Neri, who has never before fired his weapon in 12 years on the force, had to compose himself and drink some water while expressing remorse over Stansbury’s death, London said. Several people on the grand jury became visibly emotional.
During the routine patrol, even though there was no specific danger, Neri walked with gun in hand. An NYPD training officer told the grand jury that an individual cop has the right to decide when to take out his gun. Neri was also helped by forensic evidence that the shot to Stansbury came at an angle, contradicting Stansbury’s two friends who claimed it was a straight-on hit.
Stansbury’s relatives don’t believe Neri fired accidentally and charged he misled the grand jury. At the family’s request, the United States Attorney for the Eastern District is now reviewing the case. “They didn’t hear the right story,” Stansbury Sr. said. “They didn’t hear the truth. What they heard was something that was made up by the PBA”—the Patrolmen’s Benevolent Association.
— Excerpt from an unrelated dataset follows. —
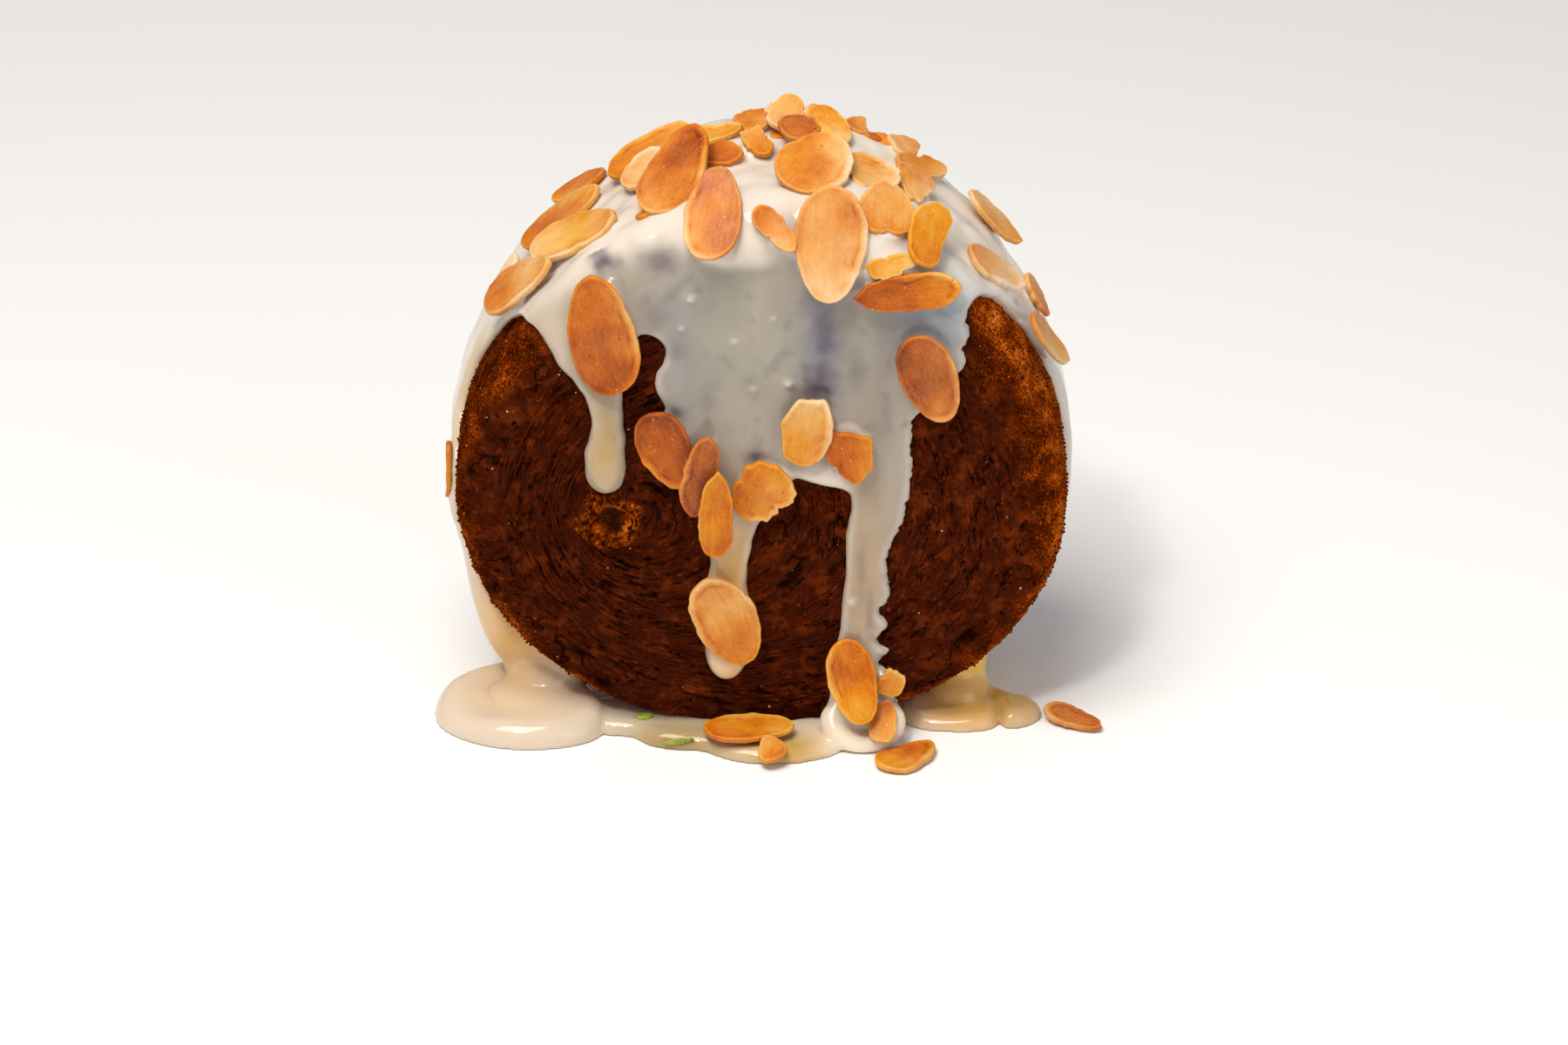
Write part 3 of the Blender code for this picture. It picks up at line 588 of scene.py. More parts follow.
# Colours of the icing.
CREAM = colour(224, 214, 203)
SHEET_GREY = colour(162, 153, 140)
HEM = colour(206, 199, 188)
SHOWS_THROUGH = colour(76, 64, 84)
TINTS = [  # place (across, front to back, up), reach the same way, colour, strength
    ((-13, -21, 27), (4, 4, 13), (146, 143, 146), 0.6),     # the sheet, from left to right
    ((-2, -21, 28), (6, 4, 15), (162, 157, 138), 0.6),
    ((9, -21, 26), (3.5, 4, 12), (126, 126, 140), 0.8),
    ((18, -21, 19), (3, 4, 12), (128, 122, 114), 0.4),
    ((28, -21, 32), (7, 5, 7), (136, 148, 160), 0.9),
    ((38, -19, 36), (9, 6, 7), (206, 212, 216), 0.7),
    ((-37, -20, 22), (9, 6, 13), (163, 141, 112), 0.8),     # the left lobe, darker: painted shade
    ((-48, -6, 14), (5, 16, 24), (204, 180, 140), 0.85),    # the coats down both sides
    ((48, -4, 16), (5, 16, 22), (206, 206, 200), 0.6),
    ((15.5, -21, -14), (5, 4, 20), (180, 151, 116), 0.85),  # the right drip
    ((-26, -22, 8), (6, 5, 12), (180, 150, 98), 0.95),      # the left and middle drips
    ((-5, -22, -20), (6, 6, 16), (228, 172, 80), 1.0),
    ((-40, -12, -44), (15, 15, 7), (220, 196, 164), 1.0),   # left puddle
    ((-41, -8, -27), (8, 8, 13), (228, 170, 56), 1.0),
    ((-15, -24, -45), (12, 8, 5), (168, 142, 82), 1.0),     # front puddle
    ((4, -27, -45), (9, 6, 5), (190, 152, 58), 1.0),
    ((16.5, -25, -42), (6, 6, 6), (252, 238, 214), 1.0),    # foot
    ((34, -14, -44), (11, 8, 4), (208, 160, 92), 1.0),      # right puddle
    ((42, -12, -43), (5, 6, 5), (168, 132, 72), 0.9),
    # the right stream: its own yellow, painted as bright as it goes: painted light where it lies in shade
    ((34, -7, -36), (10, 10, 9), (255, 206, 92), 1.0)]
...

Legal experts say it’s not that the grand jury failed, but that the law builds in a lot of wiggle room for police officers who make mistakes, even fatal ones. “To attach criminal responsibility and put the cop in jail is a tall order,” said attorney Joel Berger, who specializes in police misconduct cases. “The system overall doesn’t want to do that because it’s a split-second decision and it may have been an error in judgment or an accident, but is it criminal? The answer is usually no.”
It’s hard telling that to a mother or father who has lost a child to an officer’s mistake. Milta Calderon said she ended up accepting a $265,000 civil settlement from the city for Anibal’s death. But it still galls her that her unarmed son was shot in the back. At the time, Hynes said he met with Calderon and kept his promise to insure “full and complete investigations and presentations of evidence to a grand jury.”
“I had a meeting with Charles Hynes. He didn’t want to hear me,” Calderon said. “He got highly upset. I was saying to him, how could you say the cop’s life was threatened when my son was shot in the back?”